Café Evolve in the main street of Bega, serves coffee and hearty meals, opening up at the cock’s crow most mornings for locals out, about and on the town.
Serving Wild Rye’s locally roasted coffee, using Tilba Milk and an abundance of seasonal produce, the busy café spills over into Candelo Books next door and hums and bustles with town activity and catch ups.
The specials board changes frequently and on closer inspection, you start to notice something taking place on a deeper level. Much of the produce featured comes from the owners’ home garden and nearly everything is made from scratch under the oversight or at the hands of Peter Haggar and Anna Leamon.
On further investigation, I learn that, this duo are far from being satisfied with the long hours, red tape, staff issues, admin, tax reporting, ordering, legislation and general requirements of running a food business, and has decided to develop Café Evolve into a ‘planet friendly’ café as well.
Firm believers in doing their bit to address climate change, Peter and Anna have created a waste cycle, whereby they compost all of the café’s soft papers and napkins, take away coffee cups and lids, food waste, eggshells, and coffee grinds through their chickens, worm farms and garden.
With the rich fertiliser and soil created by their hard-working worms and fowl, they then grow much of their herbs, leaves, fruit, and vegetables for the menu.
The only single-use plastic they currently have in the business is that of the bottled water they sell, which they are working towards removing.
When slated refurbishment takes place later in the year, a water fountain will be installed in the front of the café, and glass bottles available for purchase, and of course re-use by customers.
Admirably, the Evolve team is attempting to convert to ‘stand-alone solar’, and also stop using gas, both are a huge challenge given the temperature requirements for heating and chilling in food businesses.
Peter Haggar’s passion about climate change is why he and his family moved back to the Bega Valley 13 years ago.
“We can make a difference here. It’s easy to be negative given the current political climate, but we can create local pockets of biodiversity and change,” he says.
Not every café in the Bega Valley has the advantage of a working team of chickens, worms and garden beds, however many are reducing their land-fill output where possible.
Joley Vidau, Acting Head of Waste Services at Bega Valley Shire Council explains, “currently our bins are emptied and taken to the Central Waste Facility in Wolumla.”
“This landfill facility was originally designed to last for forty years. At the current fill rate, it won’t last twenty years. This means we need to raise money to create a new facility sooner than we expected, or budgeted for,” she says.
“We have our ‘business brag’ on Mondays which promotes the behaviours we want to see and we’re embarking on a six month trial of FOGO bins for business to tease out any issues.”
The trial is taking place with businesses in Bermagui and includes cafés, such as Eastwood’s Deli & Cooking School, the Gelati Clinic, Boneless Vegetarian, Red Rock Café, Guluga Organics, Bermagui Country Club and others.

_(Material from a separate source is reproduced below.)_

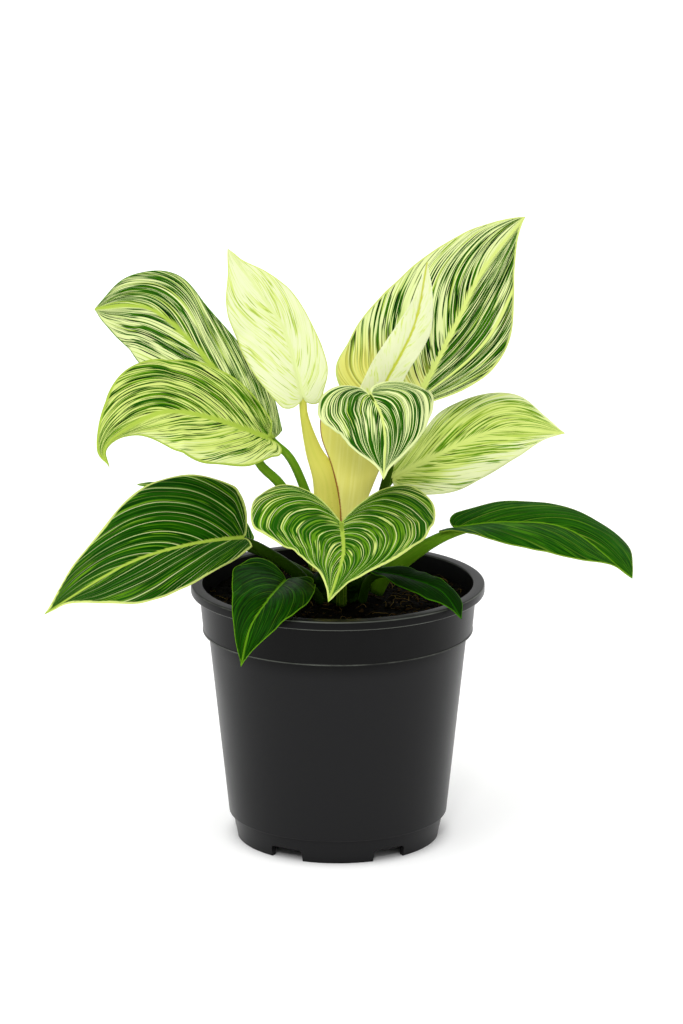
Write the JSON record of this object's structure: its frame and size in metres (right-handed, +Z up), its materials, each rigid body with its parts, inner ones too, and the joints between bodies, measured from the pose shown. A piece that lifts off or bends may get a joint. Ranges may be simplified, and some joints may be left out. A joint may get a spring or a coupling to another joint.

Sprout Café in Eden deals with food scraps and coffee grounds by channeling them to local chickens and gardeners.
One of the gardeners returns the favour by providing produce for the café to use. Sprout, like many in the Bega Valley, uses compostable take away cups, brown paper packaging, bamboo utensils, and paper straws – but only if requested.
“And we take our soft plastics up to the bins at Coles Supermarket every day,” says Sprout owner Karen Lott.
“We can all help divert waste from landfill, by sorting and sending it to the right place,” Ms Vidau says.
“We know people do want change, and we’re here to support people.
“Five years ago there was a very different climate. Now the community is better informed and is seeking leadership and looking to Council and now we have the FOGO collection to most local households.
“We will also soon be visiting every business in the Bega Valley to help owners and managers overcome any barriers to waste reduction,” she says.